Innovations in artificial intelligence (AI) have the potential to affect up to 300 million jobs but there is still “significant uncertainty” about the promise of the technology, a new report from Goldman Sachs concludes.
The emergence of “generative” technologies like OpenAI’s GPT-4, which can generate realistic content including text and images, has the potential to create “significant disruption” for the labour market, the finance firm believes.
The latest generation of AIs can understand dozens of languages, write computer code, and generate realistic copy in an instant – with its “ability to generate content that is indistinguishable from human-created output and to break down communication barriers between humans and machines” reflecting a “major advancement with potentially large macroeconomic effects”.
In the US and Europe, “roughly two-thirds of current jobs are exposed to some degree of AI automation” and AI could ultimately “substitute up to one-fourth of current work”, it is predicted.
“Although the impact of AI on the labour market is likely to be significant, most jobs and industries are only partially exposed to automation and are thus more likely to be complemented rather than substituted by AI.

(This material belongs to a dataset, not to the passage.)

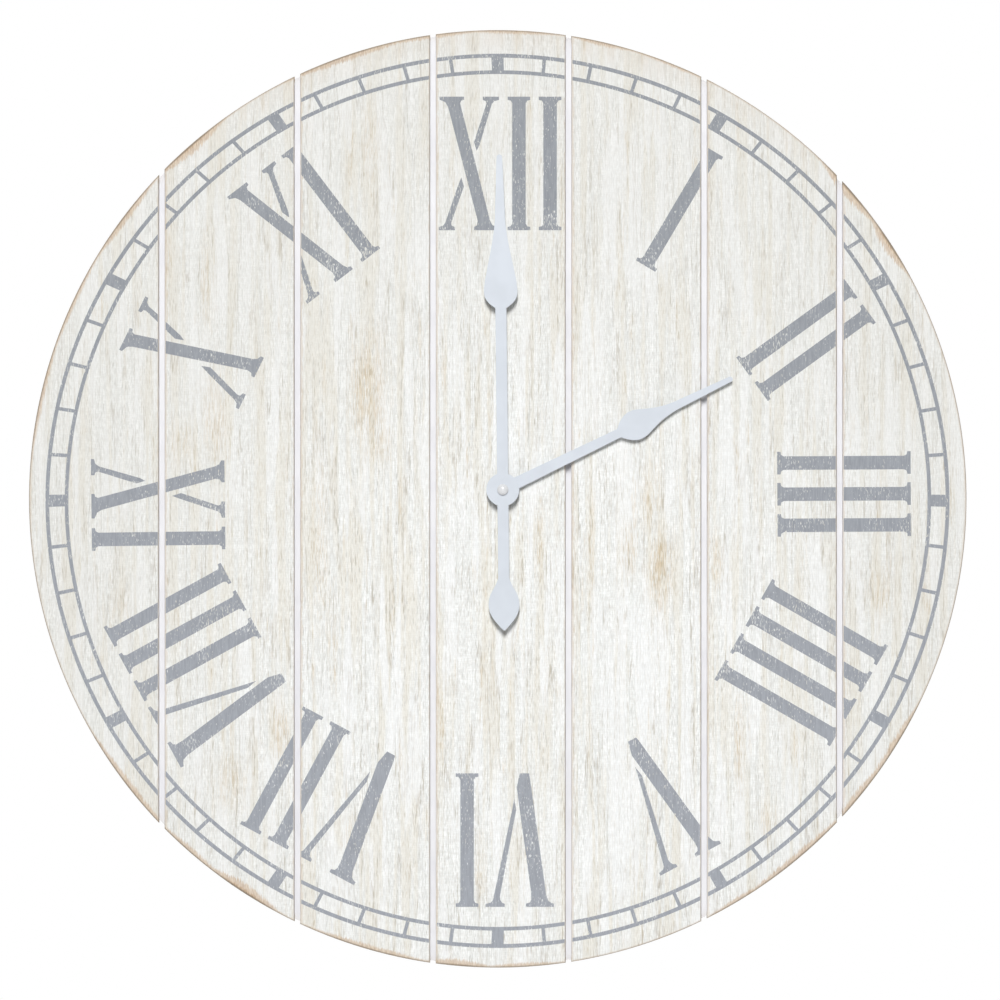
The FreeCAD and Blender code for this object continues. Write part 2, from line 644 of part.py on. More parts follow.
def add_battery():
    level, depth = "dims.cell_level", "dims.cell_depth"
    shoulder = "dims.cell_half - dims.cell_nub"
    can = bar("cell_can", "dims.cell_radius", ("-dims.cell_half + 0.4", shoulder + " - 0.5"), depth, level)
    ends = bar("cell_ends", "dims.cell_radius - 0.6", ("-dims.cell_half", shoulder), depth, level)
    sub_part(at_arbor(fuse("battery_cell", can, ends)), "battery_cell")
    disc = bar("cap_disc", "dims.cell_radius - 1.2", (shoulder, shoulder + " + 0.3"), depth, level)
    nub = bar("cap_nub", "dims.cell_nub_radius", (shoulder, "dims.cell_half"), depth, level)
    sub_part(at_arbor(fuse("battery_cap", disc, nub)), "battery_cap")


def add_contacts():
    """Sprung leaf at the battery's flat end, dimpled plate at its nub, each with a tab to the board."""
    leaf = ((-26.75, -27.5), (-26.35, -27.5), (-26.35, -26.5), (-25.5, -22.0), (-25.5, -19.5),
            (-25.9, -16.0), (-26.15, -16.1), (-25.8, -19.6), (-25.8, -22.0), (-26.35, -24.8),
            (-26.35, -14.0), (-26.75, -14.0))
    plate = polygon_body("negative_leaf", leaf, ("4.5", "13"))
    riser = box("negative_riser", ("-26.75", "-26.35"), ("8.4", "9"), ("-15", "-6.6"))
    foot = box("negative_foot", ("-26.75", "-25"), ("8.4", "9"), ("-7.6", "-6.6"))
    negative = fuse("battery_contact_negative", plate, riser, foot)
    sub_part(at_arbor(negative), "battery_contact_negative")
    plate = box("positive_plate", ("26.35", "26.75"), ("4.5", "13"), ("-27.5", "-14"))
    dimple = bar("positive_dimple", "2", ("25.5", "26.4"), "dims.cell_depth", "dims.cell_level")
    riser = box("positive_riser", ("26.35", "26.75"), ("8.4", "9"), ("-15", "-11.2"))
    strip = box("positive_strip", ("-17", "26.75"), ("8.4", "9"), ("-11.6", "-11.2"))
    positive = fuse("battery_contact_positive", plate, dimple, riser, strip)
    sub_part(at_arbor(positive), "battery_contact_positive")


# ---------------------------------------------------------------- fixing through the dial

def add_dial_fixing():
    front = "-dims.batten_deep - dims.board_thick - dims.plank_thick"
    end = "dims.bushing_end - dims.movement_front"
    barrel = rod("bushing_barrel", "dims.bushing_radius", (end, "1.2"))
    flange = rod("bushing_flange", "6.5", ("0.6", "1.2"))
    bore = rod("bushing_bore", "dims.hour_pipe + dims.running_gap", (end + " - 1", "3"))
    bushing = cut("threaded_bushing", fuse("bushing_blank", barrel, flange), bore)
    sub_part(at_arbor(bushing), "threaded_bushing")
    gasket = tube("rubber_gasket", "dims.gasket_radius", "dims.bushing_radius + 0.2",
                  ("-dims.gasket_thick", "0"))
    sub_part(at_arbor(gasket), "rubber_gasket")
    washer = tube("washer", "dims.washer_radius", "dims.bushing_radius + 0.15",
                  ("-dims.washer_thick", "0"))
    sub_part(at_arbor(washer, front), "washer")
    nut = new_body("hex_nut")
    sketch = face_sketch(nut, "nut_outline", "-dims.washer_thick - dims.nut_thick")
    reach = dim("nut_flats") / math.sqrt(3)
    angles = [math.radians(60 * k) for k in range(6)]
    corners = [Vector(reach * math.cos(angle), reach * math.sin(angle), 0) for angle in angles]
    for start, end in zip(corners, corners[1:] + corners[:1]):
        sketch.addGeometry(Part.LineSegment(start, end))
    pad_back(nut, sketch, "dims.nut_thick")
    through = ("-dims.washer_thick - dims.nut_thick - 1", "0")
    pocket_circle(nut, "nut_thread", "dims.bushing_radius", through)
    sub_part(at_arbor(nut, front), "hex_nut")


# ---------------------------------------------------------------- hands

def mirrored(points):
    return [Vector(-point.x, point.y, 0) for point in points]


def spline_pair(points):
    """A smooth edge through the points and its mirror image across the hand's middle line."""
    pair = []
    for side in (points, mirrored(points)):
        curve = Part.BSplineCurve()
        curve.interpolate(side)
        pair.append(curve)
    return pair


def line_pair(points):
    return [Part.LineSegment(*side) for side in (points, mirrored(points))]


def hand_tip(half, reach):
    """Rounded end of a hand, half as wide as it is across."""
    return Part.Arc(Vector(half, reach - half, 0), Vector(0, reach, 0), Vector(-half, reach - half, 0))


def add_hand(name, edges, back, sheet, angle, bore):
    """A flat hand with a round hub, stamped from sheet and turned to its place on the dial."""
    body = new_body(name)
    front = f"{back} - {sheet}"
    blade = face_sketch(body, name + "_blade", "0")
    blade.addGeometry(edges)
    pad_back(body, blade, sheet)
    pad_circle(body, name + "_hub", "dims.hub_radius", ("0", sheet))
    pocket_circle(body, name + "_bore", bore, ("-1", "2"))
    body.Placement = Placement(Vector(), Rotation(Vector(0, 1, 0), dim(angle)))
    sub_part(at_arbor(body, front), name)


def add_minute_hand():
    leaf = [Vector(0.9, -113.9, 0), Vector(6.4, -107.8, 0), Vector(11.3, -100.0, 0), Vector(12.5, -92.6, 0),
            Vector(10.2, -83.6, 0), Vector(6.6, -77.2, 0), Vector(4.5, -71.0, 0)]
    spade = [Vector(4.5, 147.3, 0), Vector(9.6, 151.2, 0), Vector(13.0, 156.4, 0), Vector(13.5, 162.6, 0),
             Vector(12.3, 171.8, 0), Vector(9.8, 184.2, 0), Vector(7.2, 196.7, 0), Vector(4.9, 211.3, 0),
             Vector(3.9, 228.0, 0)]
    tip = 2.3
    edges = spline_pair(leaf) + line_pair([leaf[-1], spade[0]]) + spline_pair(spade)
    edges += line_pair([spade[-1], Vector(tip, 271.8 - tip, 0)])
    edges.append(hand_tip(tip, 271.8))
    edges.append(Part.Arc(leaf[0], Vector(0, -114.3, 0), mirrored(leaf)[0]))
    add_hand("minute_hand", edges, "dims.minute_back", "dims.minute_sheet", "minute_angle",
             "dims.minute_shaft")


def add_hour_hand():
    spade = [Vector(3.7, 104.8, 0), Vector(8.6, 110.4, 0), Vector(11.7, 116.6, 0), Vector(12.1, 121.6, 0),
             Vector(9.7, 129.9, 0), Vector(6.6, 138.4, 0), Vector(4.3, 148.3, 0), Vector(3.3, 162.0, 0)]
    tip = 2.2
    root = Vector(5.0, -4.0, 0)
    edges = line_pair([root, spade[0]]) + spline_pair(spade)
    edges += line_pair([spade[-1], Vector(tip, 207.2 - tip, 0)])
    edges.append(hand_tip(tip, 207.2))
    edges.append(Part.LineSegment(mirrored([root])[0], root))
    add_hand("hour_hand", edges, "dims.hour_back", "dims.hour_sheet", "hour_angle", "4")


def add_hand_fittings():
    """Brass bushes that carry the hands, and the domed nut on the end of the minute arbor."""
    bush = tube("hour_hand_bush", "4", "dims.hour_pipe", ("-41.5", "-38.6"))
    sub_part(at_arbor(bush, "0"), "hour_hand_bush")
    bush = tube("minute_hand_bush", "3.4", "dims.minute_shaft", ("dims.minute_back", "-42.1"))
    sub_part(at_arbor(bush, "0"), "minute_hand_bush")
    profile = new_body("cap_nut")
    sketch = profile.newObject("Sketcher::SketchObject", "cap_section")
    plane = next(item for item in profile.Origin.OriginFeatures if item.Role == "XY_Plane")
    sketch.AttachmentSupport = [(plane, "")]
    sketch.MapMode = "FlatFace"
    radius, height = dim("cap_radius"), dim("minute_back") - dim("minute_sheet") - dim("cap_front")
    bore, depth, wall = dim("minute_shaft"), 2.0, 1.2
    start, rim, edge = Vector(bore, 0, 0), Vector(radius, 0, 0), Vector(radius, -wall, 0)
    top, bottom, inner = Vector(0, -height, 0), Vector(0, -depth, 0), Vector(bore, -depth, 0)
    rise = height - wall
    dome = (radius ** 2 + rise ** 2) / (2 * rise)
    half_turn = math.asin(radius / dome) / 2
    shoulder = Vector(dome * math.sin(half_turn), dome - height - dome * math.cos(half_turn), 0)
    sketch.addGeometry([Part.LineSegment(start, rim), Part.LineSegment(rim, edge),
                        Part.Arc(edge, shoulder, top), Part.LineSegment(top, bottom),
                        Part.LineSegment(bottom, inner), Part.LineSegment(inner, start)])
    turned = profile.newObject("PartDesign::Revolution", "cap_turned")
    turned.Profile = sketch
    turned.ReferenceAxis = (sketch, ["V_Axis"])
    turned.Angle = 360
    DOC.recompute()
    sub_part(at_arbor(profile, "dims.minute_back - dims.minute_sheet"), "cap_nut")


# ---------------------------------------------------------------- build and export

def build():
    fill_sheet()
    centres = train_centres()
    screw_holes = add_wood_screws()
    add_planks(screw_holes)
    add_backing_board(screw_holes)
    add_battens(screw_holes)
    add_keyhole_hanger(screw_holes)
    add_movement_housing(centres)
    add_back_cover(centres)
    add_motion_work(centres)
    add_going_train(centres)
    add_train_bridge(centres)
    machine_screws("bridge_screws", BRIDGE_POSTS, 0.45, 1.0, (8.2, 12.4))
    add_stator(centres)
    add_coil()
    machine_screws("stator_screws", STATOR_POSTS, 0.45, 0.95, (5.7, 10.0))
    add_circuit()
    add_battery()
    add_contacts()
    add_dial_fixing()
    add_hour_hand()
    add_minute_hand()
    add_hand_fittings()
    DOC.recompute()


def check():
    """Stops with a plain message if any object failed or any sub-part's shape is empty or invalid."""
    for item in DOC.Objects:
        if "Invalid" in item.State or "Error" in item.State:
            raise ValueError(f"{item.Name} failed: {item.State}")
    for piece in SUB_PARTS:
        if piece.Shape.isNull() or not piece.Shape.isValid() or not piece.Shape.Solids:
            raise ValueError(f"{piece.Label} has no valid solid")


def export():
    os.makedirs("parts", exist_ok=True)
    for piece in SUB_PARTS:
        piece.Shape.exportStep(f"parts/{piece.Label}.step")
        room = piece.Shape.BoundBox
        print(f"{piece.Label}: {len(piece.Shape.Solids)} solid(s), {piece.Shape.Volume:.2f} mm3, "
              f"x {room.XMin:.2f}..{room.XMax:.2f} y {room.YMin:.2f}..{room.YMax:.2f} "
              f"z {room.ZMin:.2f}..{room.ZMax:.2f}")


build()
check()
export()
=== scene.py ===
"""Looks of the round plank wall clock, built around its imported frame.

Blender works in metres here. The dial's own layout is written in millimetres about the dial's
centre, x to the viewer's right and z up, and at_dial() turns it into metres in the frame.
"""
import json
import math
import random

import bmesh
import bpy
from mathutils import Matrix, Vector
from mathutils.geometry import tessellate_polygon


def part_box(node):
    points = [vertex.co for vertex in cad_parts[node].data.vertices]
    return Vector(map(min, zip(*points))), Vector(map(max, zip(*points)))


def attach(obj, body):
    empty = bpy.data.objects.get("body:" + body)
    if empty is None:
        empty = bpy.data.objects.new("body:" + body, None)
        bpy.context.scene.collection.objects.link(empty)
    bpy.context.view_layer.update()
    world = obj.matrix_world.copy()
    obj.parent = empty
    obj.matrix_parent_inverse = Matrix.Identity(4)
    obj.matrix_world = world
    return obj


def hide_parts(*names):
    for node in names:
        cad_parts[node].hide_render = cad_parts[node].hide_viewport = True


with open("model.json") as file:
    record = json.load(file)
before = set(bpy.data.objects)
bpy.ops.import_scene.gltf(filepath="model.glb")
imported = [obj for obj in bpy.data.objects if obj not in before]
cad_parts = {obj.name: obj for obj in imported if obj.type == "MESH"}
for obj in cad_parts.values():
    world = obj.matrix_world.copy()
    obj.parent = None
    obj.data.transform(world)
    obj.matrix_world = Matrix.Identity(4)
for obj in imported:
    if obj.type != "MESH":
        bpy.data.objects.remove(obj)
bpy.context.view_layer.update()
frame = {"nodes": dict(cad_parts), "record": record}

MM = 0.001
PLANKS = 7
PITCH = 110.2               # plank pitch
MIDDLE = (PLANKS + 1) // 2  # number of the plank that the arbor passes
SHIFT = 2.4                 # the middle plank's place right of the dial's centre
GAP = 4.6                   # between two planks
RIM = 381.0                 # the dial's radius
plank_low, plank_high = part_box(f"plank_{MIDDLE}")
FRONT = plank_low.y / MM    # depth of the planks' front faces
BACK = plank_high.y / MM
BOARD_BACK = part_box("backing_board")[1].y / MM
CENTRE_Z = (plank_low.z + plank_high.z) / 2 / MM
ARBOR = (4.1, 7.5)          # the hands' axis on the dial
SHAFT_HOLE = 5.0            # radius of the hole that the arbor passes


def at_dial(x, depth, z):
    return Vector((x * MM, depth * MM, (z + CENTRE_Z) * MM))


# ---------------------------------------------------------------- material graphs

PATTERN_STEP = (31.7, 17.3, 11.9)       # from one noise's place to the next one's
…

The highest exposure to AI is in office and administrative support, legal professions, architecture and engineering.
The industries exposed to AI
The share of work in each sector in the US that could be automated, according to Goldman Sachs:
- Office and administrative support – 46 per cent
- Legal – 44 per cent
- Architecture and engineering – 37 per cent
- Life, physical, and social science – 36 per cent
- Business and financial operations – 35 per cent
- Community and social service – 33 per cent
- Management – 32 per cent
- Sales and related – 31 per cent
- Computer and mathematical – 29 per cent
- Farming, fishing, and forestry – 28 per cent
- Protective service – 28 per cent
- Healthcare practitioners and technical – 28 per cent
- Educational instruction and library – 27 per cent
- Healthcare support – 26 per cent
- Arts, design, entertainment, sports, and media – 26 per cent
- All industries – 25 per cent
- Personal care and service – 19 per cent
- Food preparation and serving related – 12 per cent
- Transportation and material moving – 11 per cent
- Production – 9 per cent
- Construction and extraction – 6 per cent
- Installation, maintenance, and repair – 4 per cent
- Building and grounds cleaning and maintenance – 1 per cent
Despite potentially dire consequences for workers, it would mark an “economically significant” boost to global productivity – which could increase global GDP by up to 7 per cent.
Goldman Sachs adds that worker displacement from automation “has historically been offset by creation of new jobs, and the emergence of new occupations following technological innovations accounts for the vast majority of long-run employment growth.”
AI is “well-positioned to advance rapidly and grow in scale in the coming years” at a speed akin to tech advancements that brought the power of the personal computer to the masses, the report adds.
The technology has already begun to surpass human abilities for tasks such as image classification and reading comprehension.